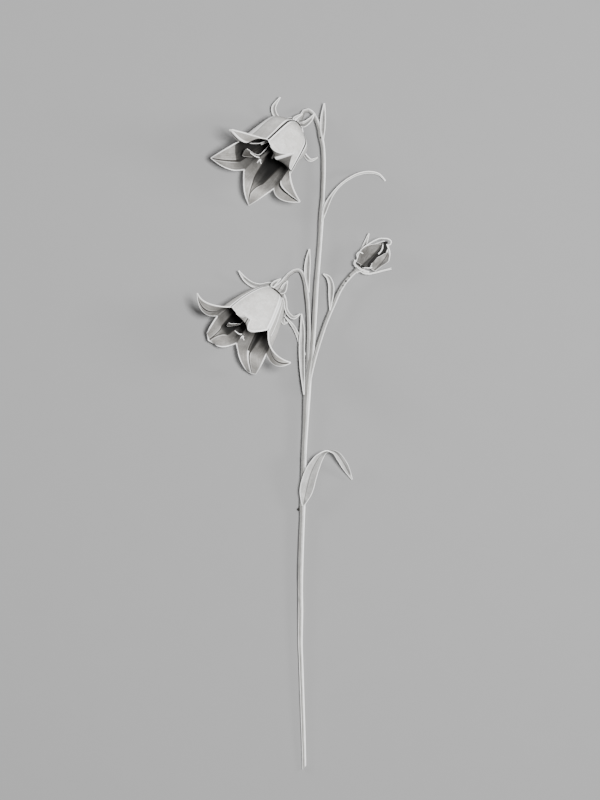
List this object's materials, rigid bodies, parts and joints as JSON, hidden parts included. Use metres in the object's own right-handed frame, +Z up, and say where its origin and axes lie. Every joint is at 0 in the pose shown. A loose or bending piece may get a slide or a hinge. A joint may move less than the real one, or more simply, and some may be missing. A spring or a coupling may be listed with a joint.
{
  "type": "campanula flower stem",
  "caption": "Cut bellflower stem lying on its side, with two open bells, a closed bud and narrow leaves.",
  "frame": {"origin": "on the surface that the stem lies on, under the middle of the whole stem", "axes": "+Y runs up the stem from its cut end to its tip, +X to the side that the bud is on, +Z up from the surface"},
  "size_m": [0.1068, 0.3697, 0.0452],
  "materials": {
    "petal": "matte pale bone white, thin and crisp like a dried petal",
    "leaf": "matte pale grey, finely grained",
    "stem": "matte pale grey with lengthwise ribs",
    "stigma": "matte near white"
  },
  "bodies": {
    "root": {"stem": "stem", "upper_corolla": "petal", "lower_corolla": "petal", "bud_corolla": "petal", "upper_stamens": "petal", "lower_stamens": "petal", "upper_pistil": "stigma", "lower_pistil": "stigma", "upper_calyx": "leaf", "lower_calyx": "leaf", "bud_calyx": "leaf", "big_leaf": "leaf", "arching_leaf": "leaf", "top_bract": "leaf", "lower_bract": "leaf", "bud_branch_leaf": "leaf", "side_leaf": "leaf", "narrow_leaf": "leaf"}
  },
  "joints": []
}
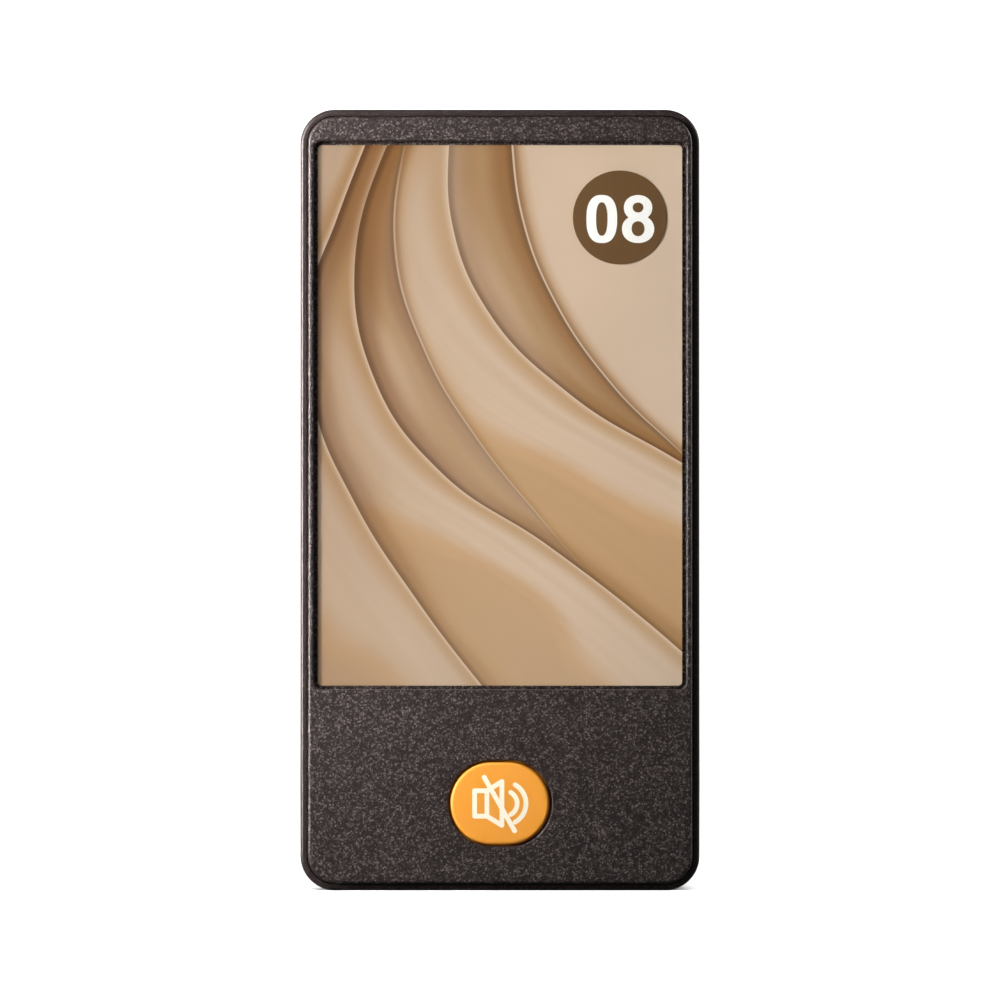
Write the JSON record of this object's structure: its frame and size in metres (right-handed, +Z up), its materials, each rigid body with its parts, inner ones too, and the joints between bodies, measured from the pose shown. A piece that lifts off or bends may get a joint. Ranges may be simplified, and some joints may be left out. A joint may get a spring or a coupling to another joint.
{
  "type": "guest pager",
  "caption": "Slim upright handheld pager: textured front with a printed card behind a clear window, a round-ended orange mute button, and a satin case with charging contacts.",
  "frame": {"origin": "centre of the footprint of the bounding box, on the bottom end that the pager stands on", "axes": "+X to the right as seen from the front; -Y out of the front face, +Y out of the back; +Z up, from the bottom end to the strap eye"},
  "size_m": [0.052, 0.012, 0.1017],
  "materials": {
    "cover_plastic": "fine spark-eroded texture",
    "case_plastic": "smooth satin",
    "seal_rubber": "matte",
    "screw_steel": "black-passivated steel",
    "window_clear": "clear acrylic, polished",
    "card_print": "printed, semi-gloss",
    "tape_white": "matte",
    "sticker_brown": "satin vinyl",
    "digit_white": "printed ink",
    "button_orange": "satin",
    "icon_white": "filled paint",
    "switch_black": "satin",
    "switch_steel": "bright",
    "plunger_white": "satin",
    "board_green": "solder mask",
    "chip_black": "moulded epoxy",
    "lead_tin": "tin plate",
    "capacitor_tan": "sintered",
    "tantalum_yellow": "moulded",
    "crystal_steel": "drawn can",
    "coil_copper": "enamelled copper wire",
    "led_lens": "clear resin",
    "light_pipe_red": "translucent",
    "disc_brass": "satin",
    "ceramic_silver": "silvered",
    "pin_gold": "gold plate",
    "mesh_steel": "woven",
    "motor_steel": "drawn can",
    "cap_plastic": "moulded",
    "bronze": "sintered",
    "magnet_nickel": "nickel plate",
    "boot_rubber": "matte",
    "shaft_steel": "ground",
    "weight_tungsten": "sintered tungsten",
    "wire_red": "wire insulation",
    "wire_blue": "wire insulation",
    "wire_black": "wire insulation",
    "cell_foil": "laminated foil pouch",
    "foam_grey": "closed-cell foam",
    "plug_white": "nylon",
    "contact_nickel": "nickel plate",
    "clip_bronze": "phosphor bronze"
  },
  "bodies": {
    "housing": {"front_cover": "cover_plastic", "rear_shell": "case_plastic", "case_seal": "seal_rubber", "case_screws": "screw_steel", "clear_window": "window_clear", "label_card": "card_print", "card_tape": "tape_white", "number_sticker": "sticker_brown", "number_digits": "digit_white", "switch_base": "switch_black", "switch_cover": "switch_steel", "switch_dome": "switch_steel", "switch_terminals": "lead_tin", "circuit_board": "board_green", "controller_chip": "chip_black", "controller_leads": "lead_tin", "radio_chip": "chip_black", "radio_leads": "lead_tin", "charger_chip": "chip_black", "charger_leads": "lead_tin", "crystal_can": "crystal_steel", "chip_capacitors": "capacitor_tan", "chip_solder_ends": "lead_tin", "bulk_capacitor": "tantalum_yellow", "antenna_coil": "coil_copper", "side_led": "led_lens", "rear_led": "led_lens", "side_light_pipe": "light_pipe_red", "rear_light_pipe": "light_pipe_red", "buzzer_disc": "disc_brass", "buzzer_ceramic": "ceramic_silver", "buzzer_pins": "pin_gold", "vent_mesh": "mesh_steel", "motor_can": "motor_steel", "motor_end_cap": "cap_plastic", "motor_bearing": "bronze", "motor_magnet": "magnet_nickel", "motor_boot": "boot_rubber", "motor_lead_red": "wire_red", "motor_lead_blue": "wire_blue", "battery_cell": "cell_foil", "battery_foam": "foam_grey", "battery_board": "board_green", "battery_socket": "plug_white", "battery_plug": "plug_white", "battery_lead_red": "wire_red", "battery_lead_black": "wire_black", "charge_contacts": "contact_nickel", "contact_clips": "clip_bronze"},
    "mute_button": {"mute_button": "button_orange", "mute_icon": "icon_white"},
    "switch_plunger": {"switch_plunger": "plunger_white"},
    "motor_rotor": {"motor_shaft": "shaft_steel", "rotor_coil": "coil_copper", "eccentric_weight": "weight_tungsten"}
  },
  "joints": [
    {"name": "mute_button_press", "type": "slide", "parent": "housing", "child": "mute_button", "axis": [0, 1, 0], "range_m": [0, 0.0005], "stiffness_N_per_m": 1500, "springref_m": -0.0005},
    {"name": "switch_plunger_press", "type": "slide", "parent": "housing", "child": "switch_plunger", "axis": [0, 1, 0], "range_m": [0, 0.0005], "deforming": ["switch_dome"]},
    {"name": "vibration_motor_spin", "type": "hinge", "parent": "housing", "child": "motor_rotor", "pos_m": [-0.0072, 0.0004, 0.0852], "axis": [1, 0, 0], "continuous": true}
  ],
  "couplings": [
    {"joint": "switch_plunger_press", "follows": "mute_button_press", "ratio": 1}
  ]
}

+++++

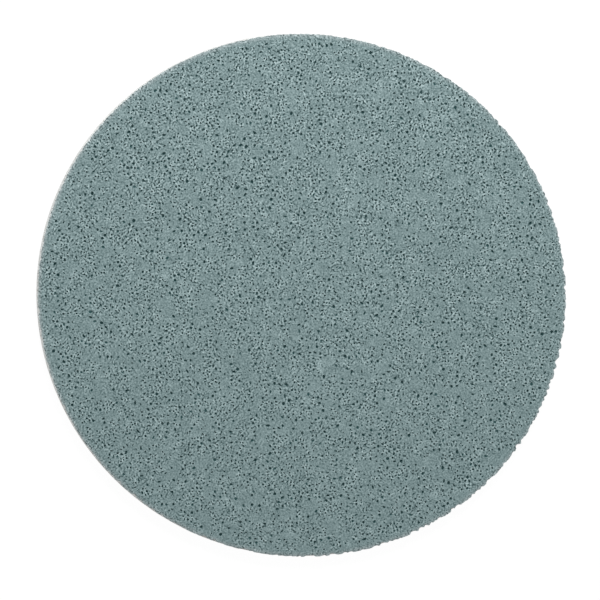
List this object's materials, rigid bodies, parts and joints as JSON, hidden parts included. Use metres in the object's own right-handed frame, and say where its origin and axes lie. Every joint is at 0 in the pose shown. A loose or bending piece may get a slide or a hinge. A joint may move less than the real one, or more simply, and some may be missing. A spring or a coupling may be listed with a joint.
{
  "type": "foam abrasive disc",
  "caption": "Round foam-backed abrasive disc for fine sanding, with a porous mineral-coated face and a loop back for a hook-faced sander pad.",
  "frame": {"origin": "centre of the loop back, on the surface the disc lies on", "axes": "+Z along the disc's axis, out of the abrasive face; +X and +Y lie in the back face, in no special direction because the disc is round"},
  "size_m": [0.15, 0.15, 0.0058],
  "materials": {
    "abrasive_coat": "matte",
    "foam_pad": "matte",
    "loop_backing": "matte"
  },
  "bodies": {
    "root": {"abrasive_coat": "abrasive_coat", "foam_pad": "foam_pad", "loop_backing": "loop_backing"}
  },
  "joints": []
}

+++++

Written problem: The records are above. How many lines in them contain the word "included"? Give the number alone.

Answer below: 2